REQUIRED TASK
Reproduce the material exactly, omitting nothing.

------------------------------------------------------------

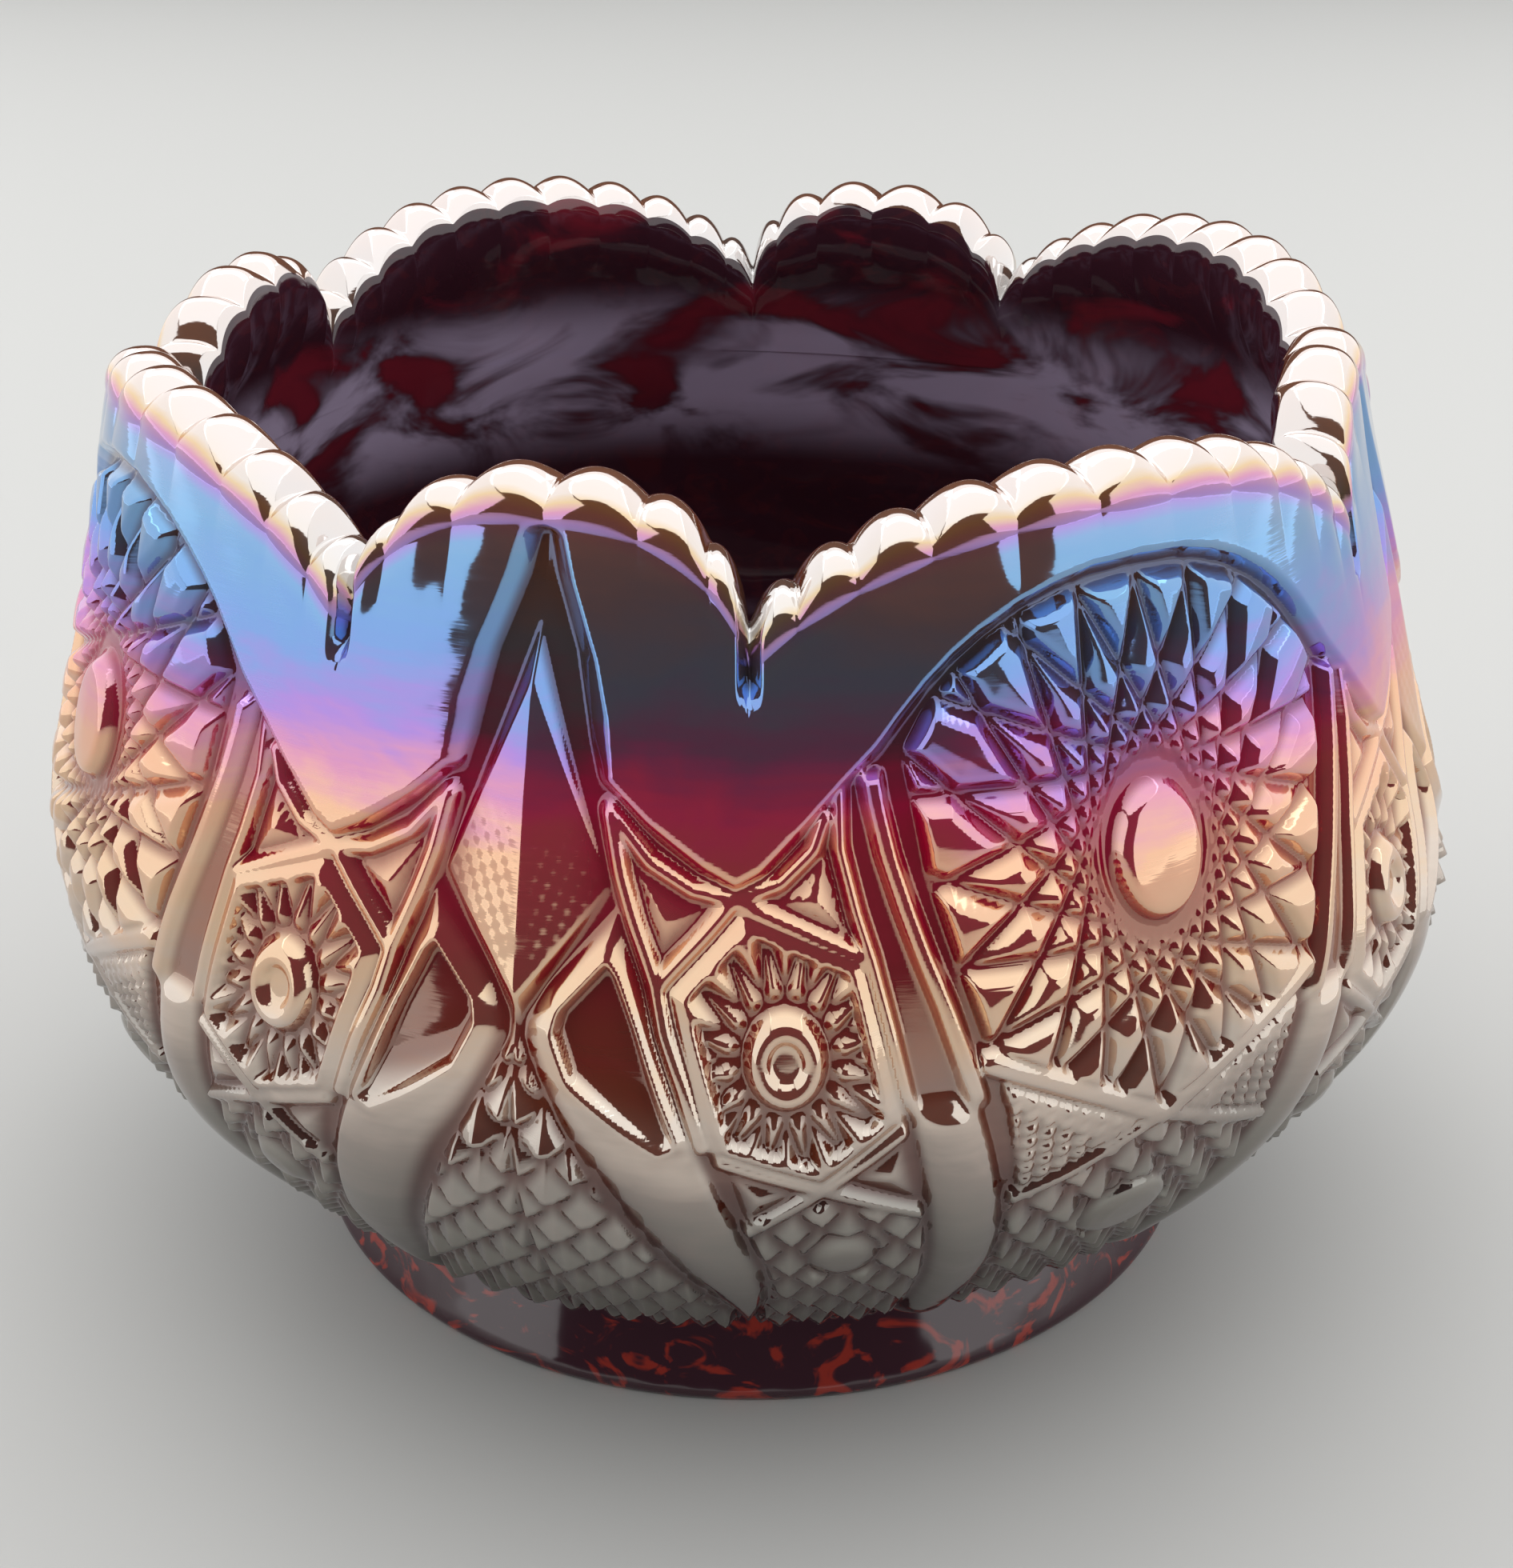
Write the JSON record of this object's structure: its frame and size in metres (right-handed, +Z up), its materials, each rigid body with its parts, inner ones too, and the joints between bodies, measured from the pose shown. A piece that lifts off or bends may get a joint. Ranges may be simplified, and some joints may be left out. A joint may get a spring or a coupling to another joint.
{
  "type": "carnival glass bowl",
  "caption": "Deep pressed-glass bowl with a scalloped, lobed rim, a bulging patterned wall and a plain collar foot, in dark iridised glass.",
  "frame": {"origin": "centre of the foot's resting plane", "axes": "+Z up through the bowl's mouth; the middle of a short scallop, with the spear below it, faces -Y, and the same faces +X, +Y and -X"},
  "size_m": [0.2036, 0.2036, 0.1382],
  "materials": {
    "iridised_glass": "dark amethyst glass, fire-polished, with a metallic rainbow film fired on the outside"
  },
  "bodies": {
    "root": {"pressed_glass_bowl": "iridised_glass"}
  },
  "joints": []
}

------------------------------------------------------------

THE OUTPUT
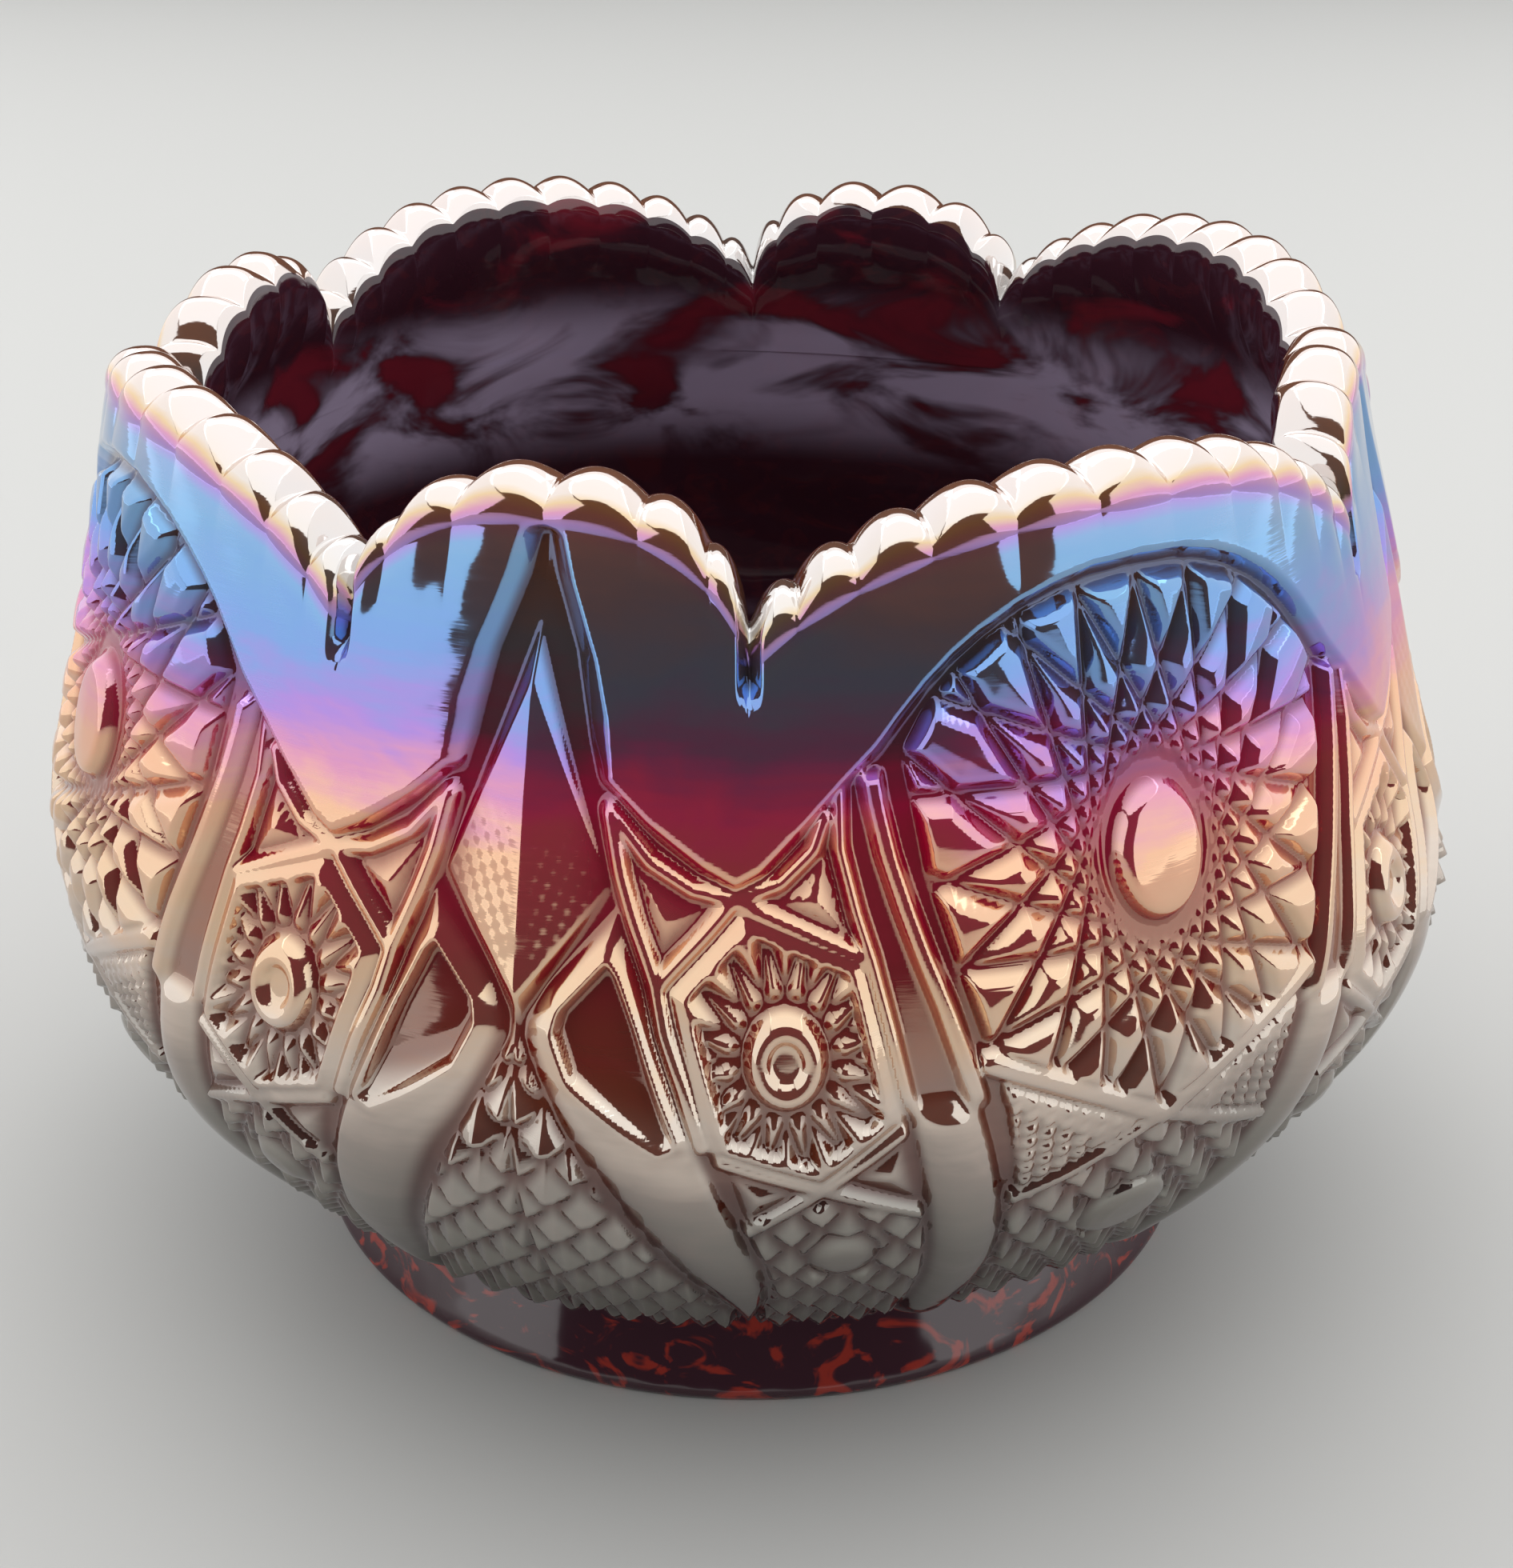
Write the JSON record of this object's structure: its frame and size in metres (right-handed, +Z up), its materials, each rigid body with its parts, inner ones too, and the joints between bodies, measured from the pose shown. A piece that lifts off or bends may get a joint. Ranges may be simplified, and some joints may be left out. A joint may get a spring or a coupling to another joint.
{
  "type": "carnival glass bowl",
  "caption": "Deep pressed-glass bowl with a scalloped, lobed rim, a bulging patterned wall and a plain collar foot, in dark iridised glass.",
  "frame": {"origin": "centre of the foot's resting plane", "axes": "+Z up through the bowl's mouth; the middle of a short scallop, with the spear below it, faces -Y, and the same faces +X, +Y and -X"},
  "size_m": [0.2036, 0.2036, 0.1382],
  "materials": {
    "iridised_glass": "dark amethyst glass, fire-polished, with a metallic rainbow film fired on the outside"
  },
  "bodies": {
    "root": {"pressed_glass_bowl": "iridised_glass"}
  },
  "joints": []
}